Look in the material below for the line with "Recreate this object as parametric Blender" and the line with "neighbouring pieces, mm", then set down exactly those two lines and all lines between, nothing more.
═══ MATERIAL PROVIDED ═══
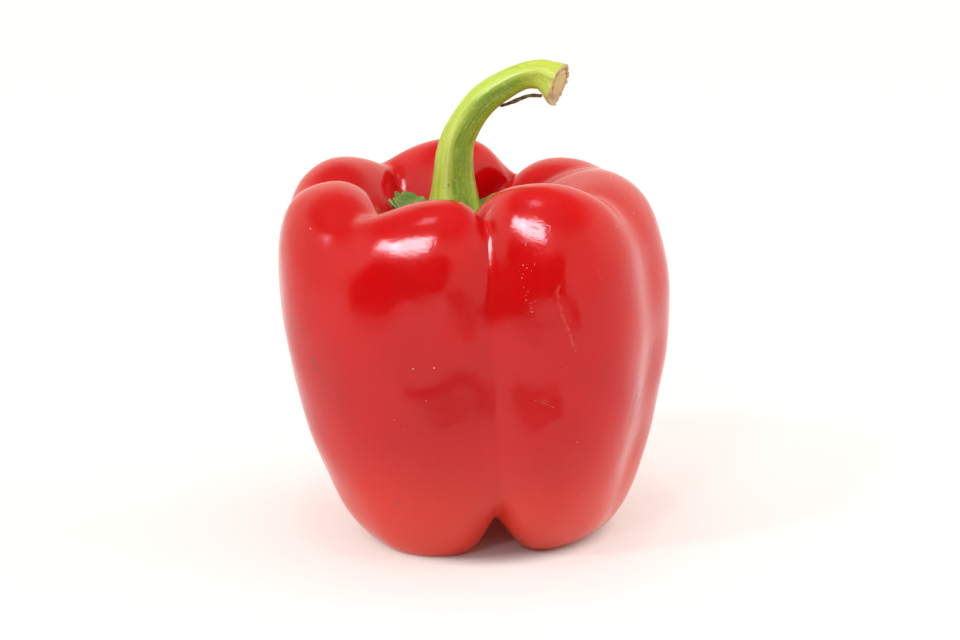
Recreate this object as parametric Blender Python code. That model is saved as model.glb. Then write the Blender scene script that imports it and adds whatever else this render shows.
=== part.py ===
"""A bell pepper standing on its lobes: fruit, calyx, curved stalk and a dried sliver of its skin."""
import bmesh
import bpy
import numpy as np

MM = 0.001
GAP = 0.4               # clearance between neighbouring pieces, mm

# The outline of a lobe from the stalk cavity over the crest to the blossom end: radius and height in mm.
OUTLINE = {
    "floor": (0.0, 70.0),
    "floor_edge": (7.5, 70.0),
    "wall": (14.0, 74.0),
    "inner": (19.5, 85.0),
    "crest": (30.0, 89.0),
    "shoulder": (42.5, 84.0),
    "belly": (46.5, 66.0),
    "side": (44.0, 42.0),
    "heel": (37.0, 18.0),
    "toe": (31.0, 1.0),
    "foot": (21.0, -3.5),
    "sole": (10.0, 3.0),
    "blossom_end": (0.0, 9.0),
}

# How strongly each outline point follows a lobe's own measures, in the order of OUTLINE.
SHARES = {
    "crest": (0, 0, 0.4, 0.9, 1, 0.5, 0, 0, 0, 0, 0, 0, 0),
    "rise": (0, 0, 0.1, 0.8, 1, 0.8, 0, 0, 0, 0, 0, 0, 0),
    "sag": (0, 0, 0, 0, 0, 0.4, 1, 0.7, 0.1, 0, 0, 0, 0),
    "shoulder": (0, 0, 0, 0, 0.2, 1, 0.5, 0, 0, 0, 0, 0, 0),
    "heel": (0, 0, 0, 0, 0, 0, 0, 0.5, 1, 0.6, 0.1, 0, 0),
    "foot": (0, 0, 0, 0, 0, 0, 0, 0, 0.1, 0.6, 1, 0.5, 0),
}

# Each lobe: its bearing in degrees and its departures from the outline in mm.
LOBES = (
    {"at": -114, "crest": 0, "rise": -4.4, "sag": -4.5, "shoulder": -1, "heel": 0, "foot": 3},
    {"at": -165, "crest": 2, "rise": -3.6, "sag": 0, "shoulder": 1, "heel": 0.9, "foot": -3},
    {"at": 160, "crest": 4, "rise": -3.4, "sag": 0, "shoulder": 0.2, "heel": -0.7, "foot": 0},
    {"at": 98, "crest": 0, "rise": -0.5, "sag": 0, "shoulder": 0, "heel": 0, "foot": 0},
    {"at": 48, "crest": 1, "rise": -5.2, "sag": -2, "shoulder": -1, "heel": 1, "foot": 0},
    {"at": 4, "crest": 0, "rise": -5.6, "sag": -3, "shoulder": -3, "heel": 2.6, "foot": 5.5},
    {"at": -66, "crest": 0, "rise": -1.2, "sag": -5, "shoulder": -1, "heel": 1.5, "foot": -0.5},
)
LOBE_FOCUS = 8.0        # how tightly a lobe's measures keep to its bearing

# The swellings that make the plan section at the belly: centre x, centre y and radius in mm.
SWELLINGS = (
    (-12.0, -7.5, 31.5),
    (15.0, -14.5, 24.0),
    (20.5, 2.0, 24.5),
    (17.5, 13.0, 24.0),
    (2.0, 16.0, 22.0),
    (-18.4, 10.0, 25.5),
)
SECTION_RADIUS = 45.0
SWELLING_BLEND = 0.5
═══
═══ MATERIAL PROVIDED ═══
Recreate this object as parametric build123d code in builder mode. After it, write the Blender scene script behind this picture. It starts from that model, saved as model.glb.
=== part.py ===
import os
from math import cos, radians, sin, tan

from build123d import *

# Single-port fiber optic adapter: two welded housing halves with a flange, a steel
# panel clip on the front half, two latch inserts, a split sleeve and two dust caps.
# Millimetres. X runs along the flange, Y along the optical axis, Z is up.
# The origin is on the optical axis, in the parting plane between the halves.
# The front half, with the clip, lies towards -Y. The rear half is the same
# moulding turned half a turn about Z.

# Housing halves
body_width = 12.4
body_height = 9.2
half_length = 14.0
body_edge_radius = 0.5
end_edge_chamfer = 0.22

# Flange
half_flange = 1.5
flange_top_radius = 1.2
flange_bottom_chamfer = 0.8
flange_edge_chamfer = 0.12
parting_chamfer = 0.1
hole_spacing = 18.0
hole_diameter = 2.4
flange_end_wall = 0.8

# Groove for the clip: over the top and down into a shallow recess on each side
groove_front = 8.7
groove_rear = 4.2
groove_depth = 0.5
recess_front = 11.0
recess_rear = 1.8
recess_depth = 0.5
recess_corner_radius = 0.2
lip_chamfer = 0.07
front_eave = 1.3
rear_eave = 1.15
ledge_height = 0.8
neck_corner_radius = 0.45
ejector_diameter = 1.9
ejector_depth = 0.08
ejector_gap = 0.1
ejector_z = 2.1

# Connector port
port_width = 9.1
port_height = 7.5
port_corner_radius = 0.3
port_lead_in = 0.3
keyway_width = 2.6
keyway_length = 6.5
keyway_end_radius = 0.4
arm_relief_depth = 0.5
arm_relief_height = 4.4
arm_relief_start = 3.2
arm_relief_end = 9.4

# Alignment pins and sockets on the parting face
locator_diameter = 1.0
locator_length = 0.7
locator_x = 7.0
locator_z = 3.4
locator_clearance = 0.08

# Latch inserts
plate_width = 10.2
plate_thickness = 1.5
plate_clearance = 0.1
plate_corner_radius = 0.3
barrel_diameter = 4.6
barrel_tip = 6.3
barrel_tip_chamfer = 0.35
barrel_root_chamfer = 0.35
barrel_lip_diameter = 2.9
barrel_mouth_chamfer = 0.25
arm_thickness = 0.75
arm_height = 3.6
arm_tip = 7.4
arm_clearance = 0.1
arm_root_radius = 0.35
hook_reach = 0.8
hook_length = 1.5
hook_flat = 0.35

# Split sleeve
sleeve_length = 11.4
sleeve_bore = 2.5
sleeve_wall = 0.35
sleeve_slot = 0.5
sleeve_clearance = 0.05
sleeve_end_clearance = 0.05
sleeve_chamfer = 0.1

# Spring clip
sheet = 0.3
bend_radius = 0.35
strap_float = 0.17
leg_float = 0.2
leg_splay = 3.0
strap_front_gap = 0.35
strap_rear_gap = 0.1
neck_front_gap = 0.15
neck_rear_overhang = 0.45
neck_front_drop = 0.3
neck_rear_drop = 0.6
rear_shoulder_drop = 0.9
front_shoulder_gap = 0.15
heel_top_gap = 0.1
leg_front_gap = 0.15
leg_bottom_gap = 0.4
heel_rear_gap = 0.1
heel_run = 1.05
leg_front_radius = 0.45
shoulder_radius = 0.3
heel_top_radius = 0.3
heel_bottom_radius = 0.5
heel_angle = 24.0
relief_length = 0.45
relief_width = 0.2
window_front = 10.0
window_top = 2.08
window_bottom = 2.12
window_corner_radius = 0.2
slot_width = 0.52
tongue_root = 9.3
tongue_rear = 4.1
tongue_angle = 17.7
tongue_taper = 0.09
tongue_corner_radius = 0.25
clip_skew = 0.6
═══
═══ MATERIAL PROVIDED ═══
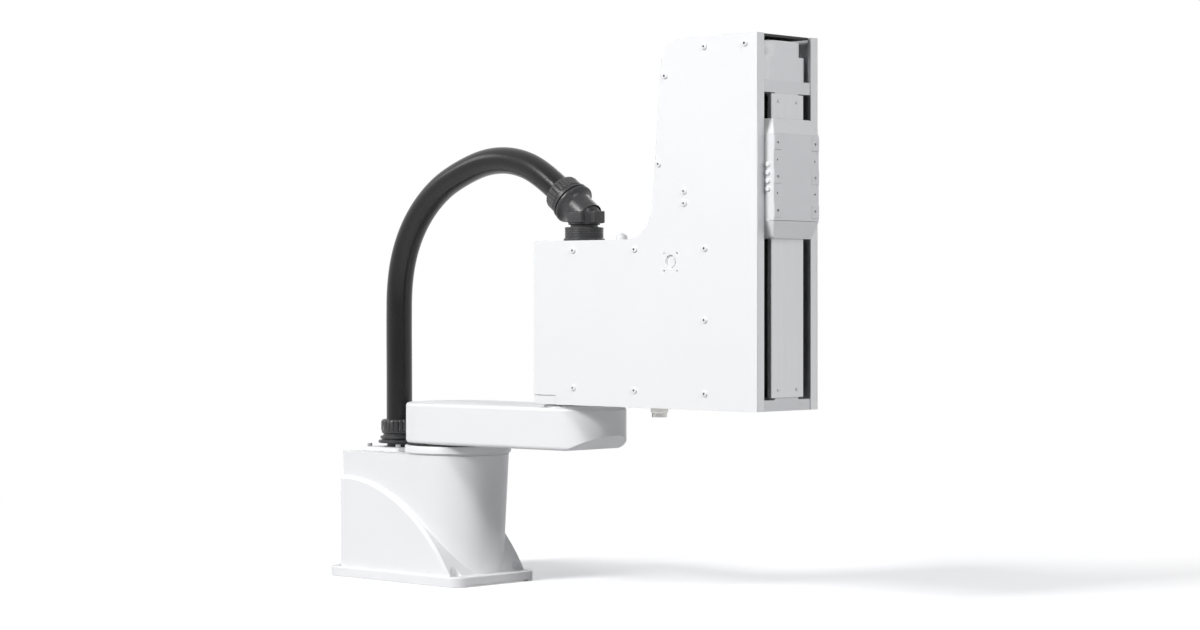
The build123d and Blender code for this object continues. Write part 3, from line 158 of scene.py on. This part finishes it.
═══
THE ANSWER →
Recreate this object as parametric Blender Python code. That model is saved as model.glb. Then write the Blender scene script that imports it and adds whatever else this render shows.
=== part.py ===
"""A bell pepper standing on its lobes: fruit, calyx, curved stalk and a dried sliver of its skin."""
import bmesh
import bpy
import numpy as np

MM = 0.001
GAP = 0.4               # clearance between neighbouring pieces, mm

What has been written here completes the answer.